Veronica’s mom Hermione is in some sort of real estate scheme where she bribes the mayor to purchase some key Riverdale land on the secret behalf of her husband Hiram, currently in jail for many, many shady financial dealings. He obviously didn’t learn anything, because he has Hermione pay Riverdale’s local gang, the Southside Serpents, to make trouble in the area to drive down the price. Apparently the Serpents want a bit more money for their troubles, because one day at work (as a waitress in Pop’s Diner, of course), Hermione receives this:
Also, the land that the Lodges buy includes the local drive-in, where Jughead was literally living. So Jughead’s dad helped kick him out of his non-home for cash.
Beyond the Coopers and the Blossoms having a blood feud, Hermione Lodge and Archie’s dad Fred Andrews shared a romantic past when they were younger. That won’t make anything weird for their kids, I’m sure. And we already know that Archie’s mom—who left Riverdale years ago to “follow her dreams”—has been cast and will be showing up at some point, so I’m certain that she has even more connections to the various awful parents of Riverdale, and that will explode all over the place.

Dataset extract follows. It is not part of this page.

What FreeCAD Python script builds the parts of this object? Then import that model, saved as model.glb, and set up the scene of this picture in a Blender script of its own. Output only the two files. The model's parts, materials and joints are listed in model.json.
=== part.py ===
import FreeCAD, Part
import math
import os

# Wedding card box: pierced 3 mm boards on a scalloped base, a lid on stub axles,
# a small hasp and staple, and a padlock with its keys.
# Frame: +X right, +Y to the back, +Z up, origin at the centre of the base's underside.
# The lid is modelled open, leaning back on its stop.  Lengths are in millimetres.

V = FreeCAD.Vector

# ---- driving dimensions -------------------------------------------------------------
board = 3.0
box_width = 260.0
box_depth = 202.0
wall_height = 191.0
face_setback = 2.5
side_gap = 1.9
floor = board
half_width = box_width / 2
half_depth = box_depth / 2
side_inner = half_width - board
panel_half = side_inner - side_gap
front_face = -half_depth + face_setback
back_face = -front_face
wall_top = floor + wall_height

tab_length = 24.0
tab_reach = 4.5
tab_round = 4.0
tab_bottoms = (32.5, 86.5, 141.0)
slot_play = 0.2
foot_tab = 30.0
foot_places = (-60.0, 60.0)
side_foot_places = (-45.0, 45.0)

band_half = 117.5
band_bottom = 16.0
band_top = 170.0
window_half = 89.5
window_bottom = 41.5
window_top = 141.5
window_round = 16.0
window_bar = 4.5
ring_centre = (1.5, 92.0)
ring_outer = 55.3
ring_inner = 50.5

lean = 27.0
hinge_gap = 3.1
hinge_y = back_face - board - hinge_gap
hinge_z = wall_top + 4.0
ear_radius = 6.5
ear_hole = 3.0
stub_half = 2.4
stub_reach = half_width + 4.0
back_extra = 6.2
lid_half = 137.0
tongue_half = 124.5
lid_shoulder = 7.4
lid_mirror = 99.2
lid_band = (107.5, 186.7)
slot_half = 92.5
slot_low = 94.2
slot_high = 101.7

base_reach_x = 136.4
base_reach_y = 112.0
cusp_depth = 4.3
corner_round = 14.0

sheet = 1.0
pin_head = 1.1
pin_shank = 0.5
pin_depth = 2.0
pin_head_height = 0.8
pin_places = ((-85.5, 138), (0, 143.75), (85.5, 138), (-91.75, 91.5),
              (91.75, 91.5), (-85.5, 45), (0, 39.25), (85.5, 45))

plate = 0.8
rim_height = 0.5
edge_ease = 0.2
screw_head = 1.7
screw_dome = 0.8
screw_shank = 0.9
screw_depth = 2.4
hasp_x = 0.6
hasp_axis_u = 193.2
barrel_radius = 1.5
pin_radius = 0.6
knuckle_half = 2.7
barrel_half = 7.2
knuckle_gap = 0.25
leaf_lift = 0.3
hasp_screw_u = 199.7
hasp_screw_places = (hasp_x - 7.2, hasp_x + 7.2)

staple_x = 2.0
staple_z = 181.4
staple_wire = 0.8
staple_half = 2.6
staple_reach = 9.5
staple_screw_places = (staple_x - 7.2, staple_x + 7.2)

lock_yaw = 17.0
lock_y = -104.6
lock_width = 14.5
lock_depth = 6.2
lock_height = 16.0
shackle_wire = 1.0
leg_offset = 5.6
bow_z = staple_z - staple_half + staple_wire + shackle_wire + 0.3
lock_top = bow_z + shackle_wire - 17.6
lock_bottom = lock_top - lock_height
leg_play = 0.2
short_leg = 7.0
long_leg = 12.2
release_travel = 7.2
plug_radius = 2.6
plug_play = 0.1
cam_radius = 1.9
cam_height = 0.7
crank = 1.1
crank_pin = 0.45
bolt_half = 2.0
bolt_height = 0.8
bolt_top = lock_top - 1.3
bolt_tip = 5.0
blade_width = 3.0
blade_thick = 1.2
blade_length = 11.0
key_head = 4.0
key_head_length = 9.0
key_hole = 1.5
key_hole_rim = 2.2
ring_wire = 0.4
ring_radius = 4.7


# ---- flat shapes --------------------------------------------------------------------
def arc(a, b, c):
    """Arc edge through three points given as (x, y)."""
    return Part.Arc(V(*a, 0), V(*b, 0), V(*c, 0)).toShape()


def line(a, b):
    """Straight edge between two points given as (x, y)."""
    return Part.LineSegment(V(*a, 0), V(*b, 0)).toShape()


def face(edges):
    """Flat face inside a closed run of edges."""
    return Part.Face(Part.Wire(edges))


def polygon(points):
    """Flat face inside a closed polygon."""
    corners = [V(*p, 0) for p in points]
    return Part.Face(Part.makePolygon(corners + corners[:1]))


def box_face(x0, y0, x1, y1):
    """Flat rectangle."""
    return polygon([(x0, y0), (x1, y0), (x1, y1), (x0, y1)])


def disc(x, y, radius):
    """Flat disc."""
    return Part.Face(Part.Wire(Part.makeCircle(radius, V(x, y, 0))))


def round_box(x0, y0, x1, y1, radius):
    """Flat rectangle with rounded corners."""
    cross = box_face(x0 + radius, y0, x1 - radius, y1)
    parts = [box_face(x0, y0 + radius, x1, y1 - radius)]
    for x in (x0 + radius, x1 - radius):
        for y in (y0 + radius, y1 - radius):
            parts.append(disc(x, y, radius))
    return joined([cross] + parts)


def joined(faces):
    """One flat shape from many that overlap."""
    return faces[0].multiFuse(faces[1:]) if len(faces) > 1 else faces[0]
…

Cheryl gets an entry to herself. From wearing matching white outfits when she and her brother went out on the water to wearing this to sleep in her dead brother’s bed, she’s just bananas:
Look, I’m not saying she was fucking her brother. But she was absolutely fucking her brother.
Cheryl also showed up to her brother’s memorial service wearing all-white. In the pilot, she memorialized her brother by introducing the song they were conceived to. She speaks in hashtags. She just... decides to join Veronica and Kevin at the drive-in movie, jumping into their car with no explanation, despite heaping scorn on them on countless previous occasions. Everything about Cheryl is completely ridiculous and I kind of love her.
Every episode of Riverdale gets progressively weirder and more fun in its weirdness. Everyone should start watching it now before everything gets so convoluted that it’ll be impenetrable. Do it, or I’ll somehow put a snake in a cardboard box in the middle of your workplace without you noticing.